I have considered your motto, and like the purport of it; but the best, because the most laconic manner of it, seems to be this—
Cum talis sis, sis noster;
utinam being, in my account of it, unnecessary.[285]
Yours, my dear friend, most truly, W. C.
TO THE REV. JOHN NEWTON.[286]
Olney, Aug. 17, 1785.
My dear Friend,—I did very warmly and very sincerely thank Mr. Bacon for his most friendly and obliging letter; but, having written my acknowledgments in the cover, I suppose that they escaped your notice. I should not have contented myself with transmitting them through your hands, but should have addressed them immediately to himself, but that I foresaw plainly this inconvenience: that in writing to him on such an occasion, I must almost unavoidably make self and self's book the subject. Therefore it was, as Mrs. Unwin can vouch for me, that I denied myself that pleasure. I place this matter now in the van of all that I have to say: first, that you may not overlook it; secondly, because it is uppermost in my consideration; and thirdly, because I am impatient to be exculpated from the seeming omission.

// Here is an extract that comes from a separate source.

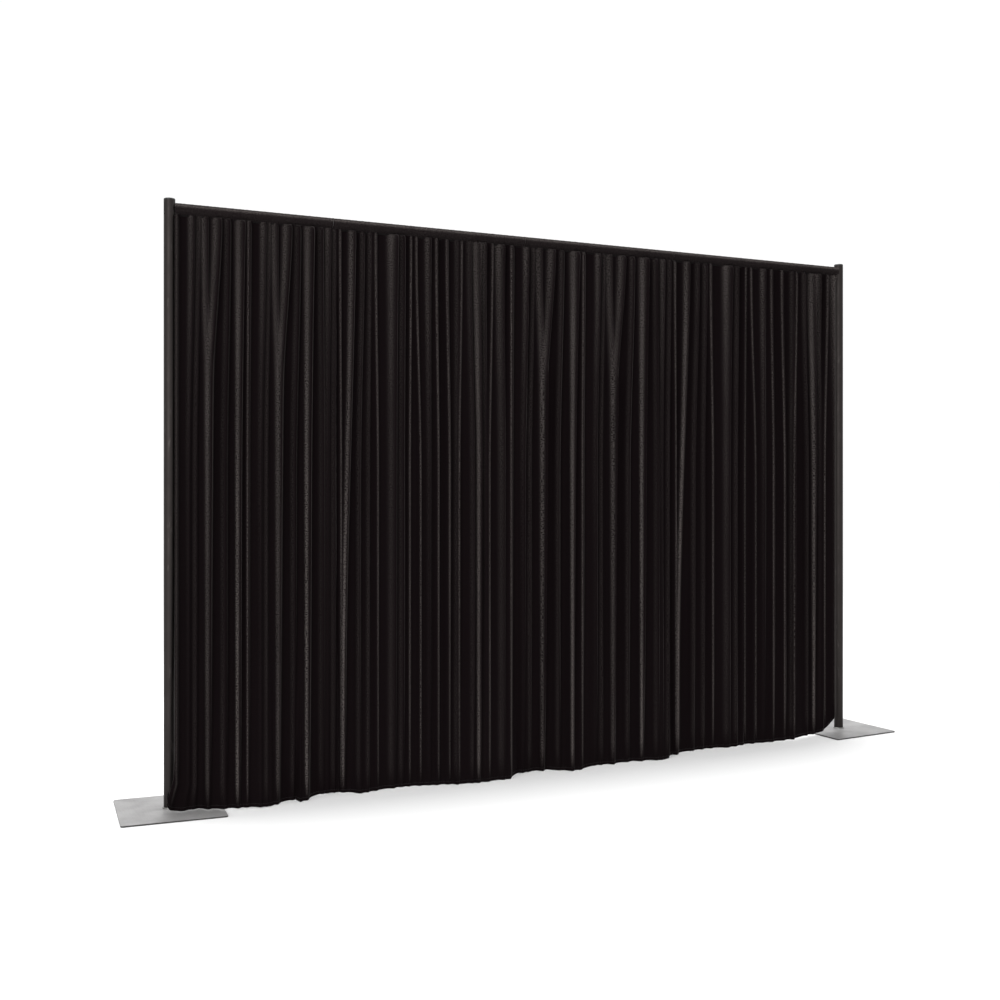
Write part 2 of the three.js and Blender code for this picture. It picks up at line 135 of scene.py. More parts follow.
class Shader:
    """A material's node tree, with short ways to add and join its nodes."""

    # Where the Mix node keeps its colours, as its sockets for other types have the same names.
    MIXED_INPUTS = (6, 7)
    MIXED_OUTPUT = 2

    def __init__(self, name: str, follows_cloth: bool = False) -> None:
        """Starts a material with one principled surface.

        Args:
            name: the finish in plain words.
            follows_cloth: whether patterns follow the piece's own UV map, and not its place.
        """
        self.material = bpy.data.materials.new(name)
        self.material.use_nodes = True
        self.tree = self.material.node_tree
        self.tree.nodes.clear()
        self.surface = self.add("ShaderNodeBsdfPrincipled")
        output = self.add("ShaderNodeOutputMaterial")
        self.tree.links.new(self.surface.outputs["BSDF"], output.inputs["Surface"])
        coordinates = self.add("ShaderNodeTexCoord")
        self.place = coordinates.outputs["UV" if follows_cloth else "Object"]

    def add(self, kind: str, **settings: object) -> bpy.types.ShaderNode:
        """Adds a node.

        Args:
            kind: Blender's name for the node's type.
            settings: the node's properties.

        Returns:
            The node.
        """
        node = self.tree.nodes.new(kind)
        for name, value in settings.items():
            setattr(node, name, value)
        return node

    def give(self, socket: bpy.types.NodeSocket, value: object) -> None:
        """Links an input to another socket, or gives it a value.

        Args:
            socket: the input.
            value: the other socket or the value.
        """
        if isinstance(value, bpy.types.NodeSocket):
            self.tree.links.new(value, socket)
        else:
            socket.default_value = value

    def feed(self, node: bpy.types.ShaderNode, **inputs: object) -> bpy.types.ShaderNode:
        """Sets or links a node's inputs.

        Args:
            node: the node.
            inputs: a value or an output socket for each input, with _ for a space in its name.

        Returns:
            The same node.
        """
        for name, value in inputs.items():
            self.give(node.inputs[name.replace("_", " ")], value)
        return node

    def noise(self, grain: Grain) -> bpy.types.NodeSocket:
        """Adds a noise pattern.

        Args:
            grain: the pattern's sizes.

        Returns:
            The pattern, from 0 to 1.
        """
        mapping = self.feed(self.add("ShaderNodeMapping"), Vector=self.place, Scale=grain.stretch)
        texture = self.add("ShaderNodeTexNoise")
        self.feed(texture, Vector=mapping.outputs["Vector"], Scale=grain.scale, Detail=grain.detail)
        return texture.outputs["Fac"]

    def remap(self, value: bpy.types.NodeSocket, given: Pair = NOISE_RANGE,
              wanted: Pair = (0, 1)) -> bpy.types.NodeSocket:
        """Stretches a range of values onto another.

        Args:
            value: what is stretched.
            given: the first range.
            wanted: the range that it becomes.

        Returns:
            The stretched value, clamped.
        """
        node = self.add("ShaderNodeMapRange")
        self.feed(node, Value=value, From_Min=given[0], From_Max=given[1], To_Min=wanted[0], To_Max=wanted[1])
        return node.outputs["Result"]

    def mix(self, share: bpy.types.NodeSocket, first: object, second: object) -> bpy.types.NodeSocket:
        """Mixes two colours.

        Args:
            share: how much of the second.
            first: a colour or a socket.
            second: a colour or a socket.

        Returns:
            The mixed colour.
        """
        node = self.add("ShaderNodeMix", data_type="RGBA")
        self.tree.links.new(share, node.inputs[0])
        for index, value in zip(self.MIXED_INPUTS, (first, second)):
            self.give(node.inputs[index], value if isinstance(value, bpy.types.NodeSocket) else (*value, 1))
        return node.outputs[self.MIXED_OUTPUT]

    def times(self, first: bpy.types.NodeSocket, second: bpy.types.NodeSocket) -> bpy.types.NodeSocket:
        """Multiplies two values.

        Args:
            first: a socket.
            second: a socket.

        Returns:
            Their product.
        """
        node = self.add("ShaderNodeMath", operation="MULTIPLY")
        self.tree.links.new(first, node.inputs[0])
        self.tree.links.new(second, node.inputs[1])
        return node.outputs[0]

    def relief(self, height: bpy.types.NodeSocket, bump: Bump,
               under: bpy.types.NodeSocket | None = None) -> bpy.types.NodeSocket:
        """Adds relief.

        Args:
            height: the pattern.
            bump: the relief's strength and depth.
            under: the normal of coarser relief below it.

        Returns:
            The bumped normal.
        """
        node = self.add("ShaderNodeBump")
        self.feed(node, Height=height, Strength=bump.strength, Distance=bump.depth)
        if under is not None:
            self.tree.links.new(under, node.inputs["Normal"])
        return node.outputs["Normal"]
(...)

You told me, I think, that you seldom read the papers. In our last we had an extract from Johnson's Diary, or whatever else he called it. It is certain that the publisher of it is neither much a friend to the cause of religion, nor to the author's memory; for, by the specimen of it that has reached us, it seems to contain only such stuff as has a direct tendency to expose both to ridicule. His prayers for the dead, and his minute account of the rigour with which he observed church fasts, whether he drank tea or coffee, whether with sugar or without, and whether one or two dishes of either, are the most important items to be found in this childish register of the great Johnson, supreme dictator in the chair of literature, and almost a driveller in his closet: a melancholy witness to testify how much of the wisdom of this world may consist with almost infantine ignorance of the affairs of a better. I remember a good man at Huntingdon, who, I doubt not, is now with God, and he also kept a Diary. After his death, through the neglect or foolish wantonness of his executors, it came abroad for the amusement of his neighbours. All the town saw it, and all the town found it highly diverting. It contained much more valuable matter than the poor Doctor's journal seems to do; but it contained also a faithful record of all his deliverances from wind, (for he was much troubled with flatulence,) together with pious acknowledgments of the mercy. There is certainly a call for gratitude, whatsoever benefit we receive; and it is equally certain that we ought to be humbled under the recollection of our least offences; but it would have been as well if neither my old friend had recorded his eructations, nor the Doctor his dishes of sugarless tea, or the dinner at which he ate too much. I wonder, indeed, that any man of such learned eminence as Johnson, who knew that every word he uttered was deemed oracular, and that every scratch of his pen was accounted a treasure, should leave behind him what he would have blushed to exhibit while he lived. If Virgil would have burnt his Æneid, how much more reason had these good men to have burnt their journals!